I'm making biscuits (well, cinnamon rolls with biscuit dough) in the morning but want to do as much prep as possible ahead of time. I'll add my liquid tomorrow, but can I cut in the shortening now and leave it overnight in its coarse crumb-like state without sacrificing anything?

asked by Jordan Riley about 5 years ago
3 answers 1736 views
19f2e275 c635 488f 8322 530158a23e00  food52
added about 5 years ago

The only real variable you have to watch out for here is that your shortening doesn't get warm. So cut it into your dry ingredients and immediately refrigerate. Otherwise it will blend with the flour, and your biscuits will not be flakey.
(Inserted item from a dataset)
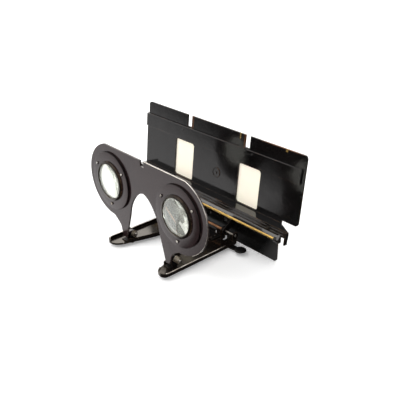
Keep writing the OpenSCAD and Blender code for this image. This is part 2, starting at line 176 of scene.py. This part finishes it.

It should be fine this way until the next day as long as you wait to add the liquid on the day you plan to finish the dough off.

Biscuits are flakey because the fat is not blended into the flour. When the dough is rolled out, it creates pockets of fat that steam when cooked and that makes flakey biscuits.

A9f88177 5a41 4b63 8669 9e72eb277c1a  waffle3
added about 5 years ago

Shortening steams?

Shortening contributes to flakiness but biscuits rely on leavening for rise.

23b88974 7a89 4ef5 a567 d442bb75da04  avatar
added about 5 years ago

I agree with both posts above. Yes, refrigerate. It's necessary to keep the shortening cold. But the layering and steaming sound more relevant to puff pastry than biscuits (although the word "steam" still bothers me. Biscuits rely on both shortening and leavening for flakiness and height-and. a light hand with the dough.